__LISTED ENTRIES__:
-=-=-=-=-

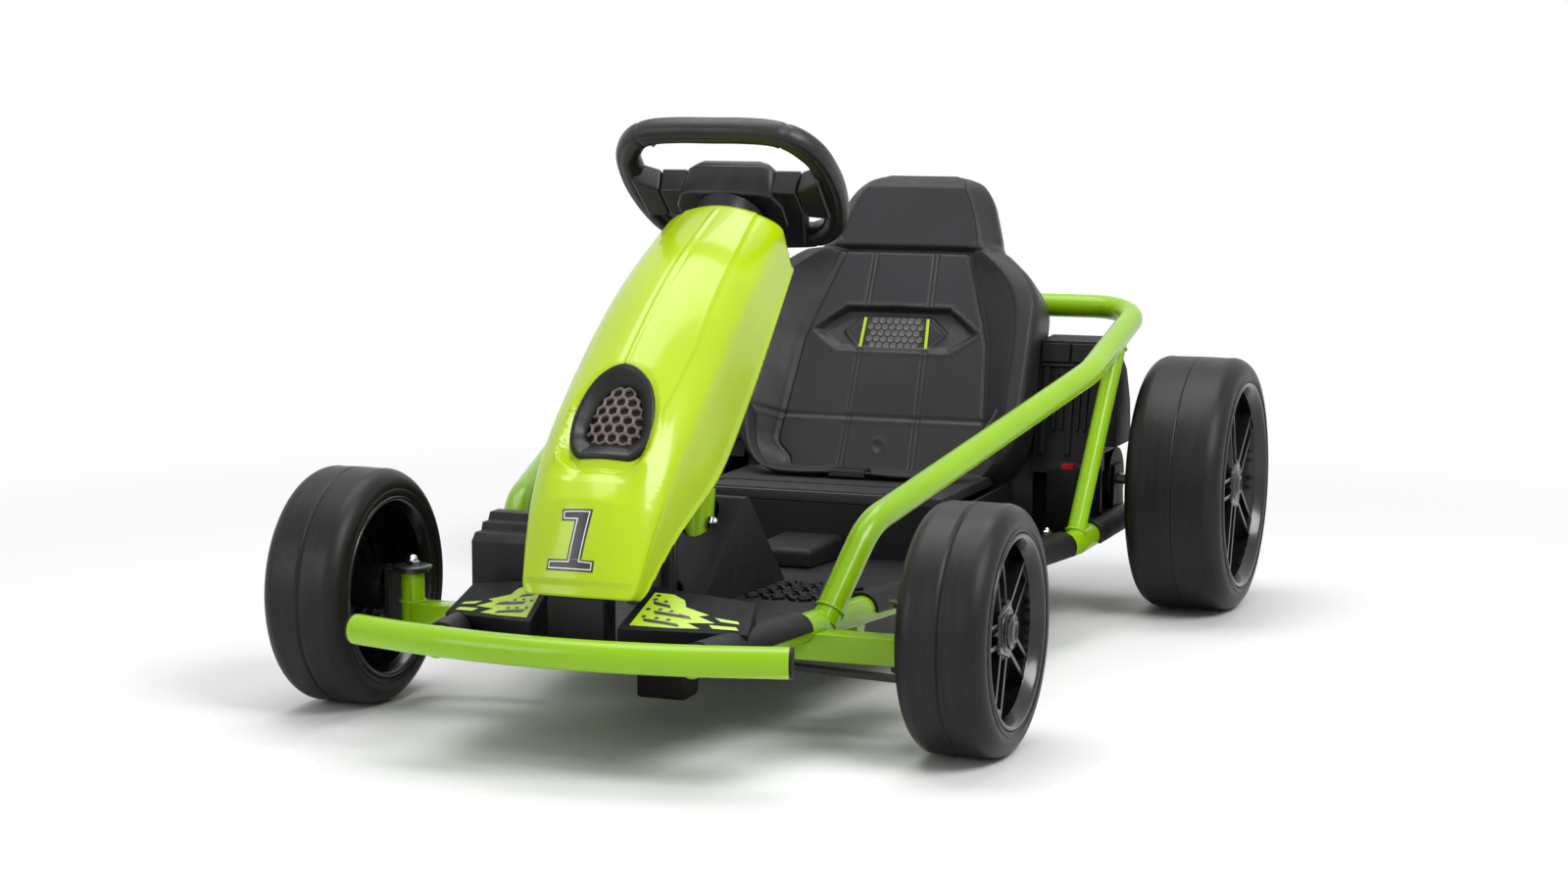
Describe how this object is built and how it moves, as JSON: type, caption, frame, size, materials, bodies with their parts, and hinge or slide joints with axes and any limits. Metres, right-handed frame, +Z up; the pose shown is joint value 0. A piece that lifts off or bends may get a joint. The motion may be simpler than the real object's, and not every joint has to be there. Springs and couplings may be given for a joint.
{
  "type": "electric drift kart",
  "caption": "Children's electric drift kart with a welded tube frame, tall narrow nose cowl, bucket seat, D-shaped steering wheel and wide slick wheels.",
  "frame": {"origin": "on the floor under the middle of the overall box", "axes": "+X forward along the kart, +Y to the driver's left, +Z up"},
  "size_m": [1.091, 0.7596, 0.5379],
  "materials": {
    "lime_paint": "gloss",
    "lime_shell": "gloss",
    "black_plastic": "matte",
    "seat_plastic": "matte",
    "tyre_black": "matte",
    "rim_black": "satin",
    "dark_steel": "satin",
    "steel": "satin",
    "red_plastic": "gloss",
    "footplate_plastic": "gloss",
    "webbing": "matte",
    "battery_case": "matte"
  },
  "bodies": {
    "chassis": {"battery_block": "battery_case", "belt_buckle": "black_plastic", "belt_left": "webbing", "belt_right": "webbing", "bumper_cap_left": "black_plastic", "bumper_cap_right": "black_plastic", "cross_tube_front": "lime_paint", "cross_tube_rear": "lime_paint", "floor_box": "black_plastic", "floor_hump": "black_plastic", "floor_pan": "black_plastic", "footplate_left": "footplate_plastic", "footplate_right": "footplate_plastic", "front_beam": "lime_paint", "front_bumper": "lime_paint", "gearbox_left": "black_plastic", "gearbox_right": "black_plastic", "headrest_panel": "seat_plastic", "hoop": "lime_paint", "intake_frame": "black_plastic", "intake_grille": "black_plastic", "nose_collar": "black_plastic", "nose_cowl": "lime_shell", "nose_mount": "black_plastic", "pedal": "black_plastic", "pedal_box": "black_plastic", "post_socket": "lime_paint", "post_tube": "dark_steel", "power_switch": "red_plastic", "rear_axle": "steel", "rear_housing": "black_plastic", "seat_back_panel": "seat_plastic", "seat_cushion": "seat_plastic", "seat_plate": "seat_plastic", "seat_shell": "seat_plastic", "side_pod_left": "black_plastic", "side_pod_right": "black_plastic", "side_rail_left": "lime_paint", "side_rail_right": "lime_paint", "steering_gear_housing": "black_plastic", "strut_left": "lime_paint", "strut_right": "lime_paint"},
    "steering_wheel": {"steering_wheel_rim": "black_plastic", "steering_wheel_pad": "black_plastic", "upper_steering_column": "dark_steel"},
    "lower_column": {"lower_steering_column": "dark_steel"},
    "knuckle_left": {"knuckle_left": "dark_steel"},
    "tie_rod_left": {"tie_rod_left": "steel"},
    "wheel_front_left": {"tyre_front_left": "tyre_black", "rim_front_left": "rim_black"},
    "wheel_rear_left": {"tyre_rear_left": "tyre_black", "rim_rear_left": "rim_black"},
    "knuckle_right": {"knuckle_right": "dark_steel"},
    "tie_rod_right": {"tie_rod_right": "steel"},
    "wheel_front_right": {"tyre_front_right": "tyre_black", "rim_front_right": "rim_black"},
    "wheel_rear_right": {"tyre_rear_right": "tyre_black", "rim_rear_right": "rim_black"}
  },
  "joints": [
    {"name": "steering", "type": "hinge", "parent": "chassis", "child": "steering_wheel", "pos_m": [0.1211, 0, 0.458], "axis": [-0.6691, 0, 0.7431], "range_deg": [-25, 25]},
    {"name": "lower_column_turn", "type": "hinge", "parent": "chassis", "child": "lower_column", "pos_m": [0.284, 0, 0.05], "axis": [0, 0, 1], "range_deg": [-25, 25]},
    {"name": "kingpin_left", "type": "hinge", "parent": "chassis", "child": "knuckle_left", "pos_m": [0.3205, 0.24, 0.1], "axis": [0, 0, 1], "range_deg": [-25, 25]},
    {"name": "tie_rod_left_eye", "type": "hinge", "parent": "knuckle_left", "child": "tie_rod_left", "pos_m": [0.2805, 0.24, 0.05], "axis": [0, 0, 1], "range_deg": [-25, 25]},
    {"name": "wheel_front_left_roll", "type": "hinge", "parent": "knuckle_left", "child": "wheel_front_left", "pos_m": [0.3205, 0.299, 0.109], "axis": [0, 1, 0], "continuous": true},
    {"name": "wheel_rear_left_roll", "type": "hinge", "parent": "chassis", "child": "wheel_rear_left", "pos_m": [-0.4095, 0.327, 0.136], "axis": [0, 1, 0], "continuous": true},
    {"name": "kingpin_right", "type": "hinge", "parent": "chassis", "child": "knuckle_right", "pos_m": [0.3205, -0.24, 0.1], "axis": [0, 0, 1], "range_deg": [-25, 25]},
    {"name": "tie_rod_right_eye", "type": "hinge", "parent": "knuckle_right", "child": "tie_rod_right", "pos_m": [0.2805, -0.24, 0.043], "axis": [0, 0, 1], "range_deg": [-25, 25]},
    {"name": "wheel_front_right_roll", "type": "hinge", "parent": "knuckle_right", "child": "wheel_front_right", "pos_m": [0.3205, -0.299, 0.109], "axis": [0, 1, 0], "continuous": true},
    {"name": "wheel_rear_right_roll", "type": "hinge", "parent": "chassis", "child": "wheel_rear_right", "pos_m": [-0.4095, -0.327, 0.136], "axis": [0, 1, 0], "continuous": true}
  ],
  "couplings": [
    {"joint": "lower_column_turn", "follows": "steering", "ratio": 1},
    {"joint": "kingpin_left", "follows": "steering", "ratio": 1},
    {"joint": "tie_rod_left_eye", "follows": "steering", "ratio": -1},
    {"joint": "kingpin_right", "follows": "steering", "ratio": 1},
    {"joint": "tie_rod_right_eye", "follows": "steering", "ratio": -1}
  ]
}
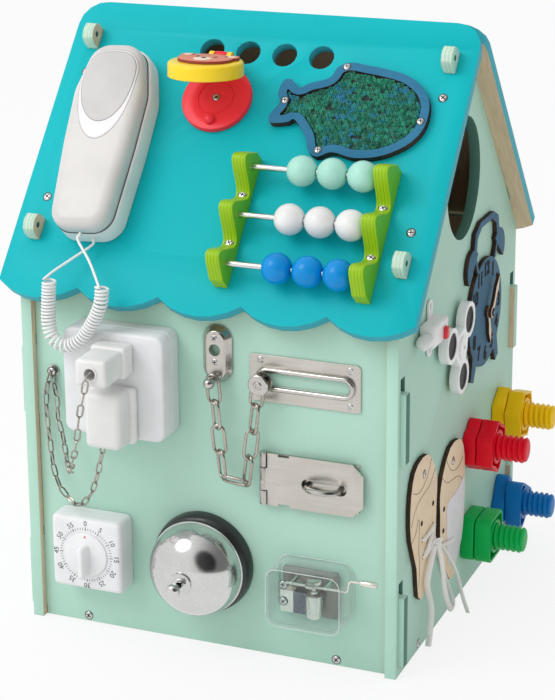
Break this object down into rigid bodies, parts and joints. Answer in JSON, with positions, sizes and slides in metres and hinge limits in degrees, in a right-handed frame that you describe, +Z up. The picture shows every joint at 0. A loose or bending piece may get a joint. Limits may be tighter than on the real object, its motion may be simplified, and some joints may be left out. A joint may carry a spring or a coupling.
{
  "type": "tabletop busy board house",
  "caption": "Tabletop wooden activity house with locks, switches, beads, bolts, a bell and other small toys on its roof and walls.",
  "frame": {"origin": "on the surface it stands on, midway between the four walls", "axes": "+X along the front wall to the gable with the window, +Y to the back, +Z up"},
  "size_m": [0.382, 0.4039, 0.4868],
  "materials": {
    "mint_paint": "matt paint",
    "bare_plywood": "sawn",
    "teal_paint": "satin paint",
    "white_plastic": "gloss",
    "pale_grey_plastic": "gloss",
    "red_plastic": "gloss",
    "yellow_plastic": "gloss",
    "blue_plastic": "gloss",
    "green_plastic": "gloss",
    "lime_paint": "painted",
    "mint_bead": "gloss paint",
    "white_bead": "gloss paint",
    "blue_bead": "gloss paint",
    "blue_stain": "stained",
    "brushed_steel": "brushed",
    "chrome": "polished",
    "black_plastic": "satin",
    "clear_plastic": "clear",
    "pale_plywood": "laser cut",
    "lace_cotton": "woven"
  },
  "bodies": {
    "house": {"front_wall": "mint_paint", "back_wall": "mint_paint", "left_gable": "mint_paint", "right_gable": "mint_paint", "floor_board": "bare_plywood", "front_roof": "teal_paint", "back_roof": "teal_paint", "phone_cradle": "white_plastic", "phone_curly_cord": "white_plastic", "wall_socket": "white_plastic", "timer_case": "white_plastic", "push_light_case": "white_plastic", "peekaboo_base": "red_plastic", "bolt_flower": "red_plastic", "bolt_hexagon": "yellow_plastic", "bolt_triangle": "blue_plastic", "bolt_square": "green_plastic", "abacus_frame": "lime_paint", "fish_board": "blue_stain", "alarm_clock_face": "blue_stain", "plug_chains": "brushed_steel", "chain_keeper_plate": "brushed_steel", "chain_track_plate": "brushed_steel", "hasp_base": "brushed_steel", "music_box_frame": "brushed_steel", "bell_dome": "chrome", "bell_base": "black_plastic", "music_box_case": "clear_plastic", "left_shoe": "pale_plywood", "right_shoe": "pale_plywood", "shoe_lace": "lace_cotton"},
    "handset": {"phone_handset": "pale_grey_plastic"},
    "peekaboo_lid": {"peekaboo_lid": "yellow_plastic"},
    "upper_plug": {"upper_plug": "white_plastic"},
    "lower_plug": {"lower_plug": "white_plastic"},
    "chain_slider": {"chain_slider": "brushed_steel"},
    "keeper_leg": {"door_chain_keeper_leg": "brushed_steel"},
    "slider_leg": {"door_chain_slider_leg": "brushed_steel"},
    "hasp_strap": {"hasp_strap": "brushed_steel"},
    "bell_plunger": {"bell_plunger": "chrome"},
    "timer_dial": {"timer_dial": "white_plastic"},
    "music_drum": {"music_box_drum": "chrome"},
    "music_crank": {"music_box_crank": "brushed_steel"},
    "hour_hand": {"hour_hand": "pale_plywood"},
    "minute_hand": {"minute_hand": "pale_plywood"},
    "light_button": {"push_light_button": "red_plastic"},
    "spinner": {"spinner": "white_plastic"},
    "bead_mint_1": {"bead_mint_1": "mint_bead"},
    "bead_mint_2": {"bead_mint_2": "mint_bead"},
    "bead_mint_3": {"bead_mint_3": "mint_bead"},
    "bead_white_1": {"bead_white_1": "white_bead"},
    "bead_white_2": {"bead_white_2": "white_bead"},
    "bead_white_3": {"bead_white_3": "white_bead"},
    "bead_blue_1": {"bead_blue_1": "blue_bead"},
    "bead_blue_2": {"bead_blue_2": "blue_bead"},
    "bead_blue_3": {"bead_blue_3": "blue_bead"},
    "nut_hexagon": {"nut_hexagon": "yellow_plastic"},
    "nut_flower": {"nut_flower": "red_plastic"},
    "nut_triangle": {"nut_triangle": "blue_plastic"},
    "nut_square": {"nut_square": "green_plastic"}
  },
  "joints": [
    {"name": "handset_lift", "type": "slide", "parent": "house", "child": "handset", "axis": [0, -0.766, 0.6428], "range_m": [0, 0.1]},
    {"name": "lid_hinge", "type": "hinge", "parent": "house", "child": "peekaboo_lid", "pos_m": [-0.0305, -0.04562, 0.45675], "axis": [1, 0, 0], "range_deg": [-35, 51]},
    {"name": "bead_mint_1_slide", "type": "slide", "parent": "house", "child": "bead_mint_1", "axis": [-1, 0, 0], "range_m": [0, 0.0288]},
    {"name": "bead_mint_2_slide", "type": "slide", "parent": "house", "child": "bead_mint_2", "axis": [-1, 0, 0], "range_m": [0, 0.0194]},
    {"name": "bead_mint_3_slide", "type": "slide", "parent": "house", "child": "bead_mint_3", "axis": [-1, 0, 0], "range_m": [0, 0.0097]},
    {"name": "bead_white_1_slide", "type": "slide", "parent": "house", "child": "bead_white_1", "axis": [-1, 0, 0], "range_m": [0, 0.0288]},
    {"name": "bead_white_2_slide", "type": "slide", "parent": "house", "child": "bead_white_2", "axis": [-1, 0, 0], "range_m": [0, 0.0194]},
    {"name": "bead_white_3_slide", "type": "slide", "parent": "house", "child": "bead_white_3", "axis": [-1, 0, 0], "range_m": [0, 0.0097]},
    {"name": "bead_blue_1_slide", "type": "slide", "parent": "house", "child": "bead_blue_1", "axis": [-1, 0, 0], "range_m": [0, 0.0288]},
    {"name": "bead_blue_2_slide", "type": "slide", "parent": "house", "child": "bead_blue_2", "axis": [-1, 0, 0], "range_m": [0, 0.0194]},
    {"name": "bead_blue_3_slide", "type": "slide", "parent": "house", "child": "bead_blue_3", "axis": [-1, 0, 0], "range_m": [0, 0.0097]},
    {"name": "upper_plug_pull", "type": "slide", "parent": "house", "child": "upper_plug", "axis": [0, -1, 0], "range_m": [0, 0.02], "deforming": ["plug_chains"]},
    {"name": "lower_plug_pull", "type": "slide", "parent": "house", "child": "lower_plug", "axis": [0, -1, 0], "range_m": [0, 0.02]},
    {"name": "chain_slider_slide", "type": "slide", "parent": "house", "child": "chain_slider", "axis": [1, 0, 0], "range_m": [0, 0.066]},
    {"name": "keeper_leg_swing", "type": "hinge", "parent": "house", "child": "keeper_leg", "pos_m": [0.01, -0.1648, 0.2285], "axis": [0, -1, 0], "range_deg": [0, 21.3]},
    {"name": "slider_leg_swing", "type": "hinge", "parent": "chain_slider", "child": "slider_leg", "pos_m": [0.0489, -0.1648, 0.2305], "axis": [0, -1, 0], "range_deg": [-29.4, 0]},
    {"name": "hasp_hinge", "type": "hinge", "parent": "house", "child": "hasp_strap", "pos_m": [0.0485, -0.1562, 0.1515], "axis": [0, 0, 1], "range_deg": [-90, 0]},
    {"name": "bell_press", "type": "slide", "parent": "house", "child": "bell_plunger", "axis": [0, 1, 0], "range_m": [0, 0.004], "stiffness_N_per_m": 150},
    {"name": "timer_turn", "type": "hinge", "parent": "house", "child": "timer_dial", "pos_m": [-0.099, -0.174, 0.07], "axis": [0, 1, 0], "range_deg": [0, 330]},
    {"name": "crank_turn", "type": "hinge", "parent": "house", "child": "music_crank", "pos_m": [0.12, -0.1765, 0.0765], "axis": [1, 0, 0], "continuous": true},
    {"name": "drum_turn", "type": "hinge", "parent": "house", "child": "music_drum", "pos_m": [0.0945, -0.1675, 0.06], "axis": [0, 0, 1], "continuous": true},
    {"name": "hour_hand_turn", "type": "hinge", "parent": "house", "child": "hour_hand", "pos_m": [0.163, 0.0555, 0.236], "axis": [1, 0, 0], "continuous": true},
    {"name": "minute_hand_turn", "type": "hinge", "parent": "house", "child": "minute_hand", "pos_m": [0.166, 0.0555, 0.236], "axis": [1, 0, 0], "continuous": true},
    {"name": "light_press", "type": "slide", "parent": "house", "child": "light_button", "axis": [-1, 0, 0], "range_m": [0, 0.002], "stiffness_N_per_m": 150},
    {"name": "spinner_spin", "type": "hinge", "parent": "house", "child": "spinner", "pos_m": [0.165, -0.0326, 0.233], "axis": [1, 0, 0], "continuous": true},
    {"name": "nut_hexagon_off", "type": "slide", "parent": "house", "child": "nut_hexagon", "axis": [1, 0, 0], "range_m": [0, 0.041]},
    {"name": "nut_flower_off", "type": "slide", "parent": "house", "child": "nut_flower", "axis": [1, 0, 0], "range_m": [0, 0.041]},
    {"name": "nut_triangle_off", "type": "slide", "parent": "house", "child": "nut_triangle", "axis": [1, 0, 0], "range_m": [0, 0.041]},
    {"name": "nut_square_off", "type": "slide", "parent": "house", "child": "nut_square", "axis": [1, 0, 0], "range_m": [0, 0.041]}
  ],
  "couplings": [
    {"joint": "bead_mint_2_slide", "follows": "bead_mint_1_slide", "ratio": 0.67},
    {"joint": "bead_mint_3_slide", "follows": "bead_mint_1_slide", "ratio": 0.335},
    {"joint": "bead_white_2_slide", "follows": "bead_white_1_slide", "ratio": 0.67},
    {"joint": "bead_white_3_slide", "follows": "bead_white_1_slide", "ratio": 0.335},
    {"joint": "bead_blue_2_slide", "follows": "bead_blue_1_slide", "ratio": 0.67},
    {"joint": "bead_blue_3_slide", "follows": "bead_blue_1_slide", "ratio": 0.335},
    {"joint": "keeper_leg_swing", "follows": "chain_slider_slide", "rad_per_m": 5.5},
    {"joint": "slider_leg_swing", "follows": "chain_slider_slide", "rad_per_m": -7.65},
    {"joint": "drum_turn", "follows": "crank_turn", "ratio": 0.071429}
  ]
}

-=-=-=-=-

Locate the word "joints" in the data above. Copy every line carrying it.

__EXERCISE ANSWER__:
Describe how this object is built and how it moves, as JSON: type, caption, frame, size, materials, bodies with their parts, and hinge or slide joints with axes and any limits. Metres, right-handed frame, +Z up; the pose shown is joint value 0. A piece that lifts off or bends may get a joint. The motion may be simpler than the real object's, and not every joint has to be there. Springs and couplings may be given for a joint.
  "joints": [
Break this object down into rigid bodies, parts and joints. Answer in JSON, with positions, sizes and slides in metres and hinge limits in degrees, in a right-handed frame that you describe, +Z up. The picture shows every joint at 0. A loose or bending piece may get a joint. Limits may be tighter than on the real object, its motion may be simplified, and some joints may be left out. A joint may carry a spring or a coupling.
  "joints": [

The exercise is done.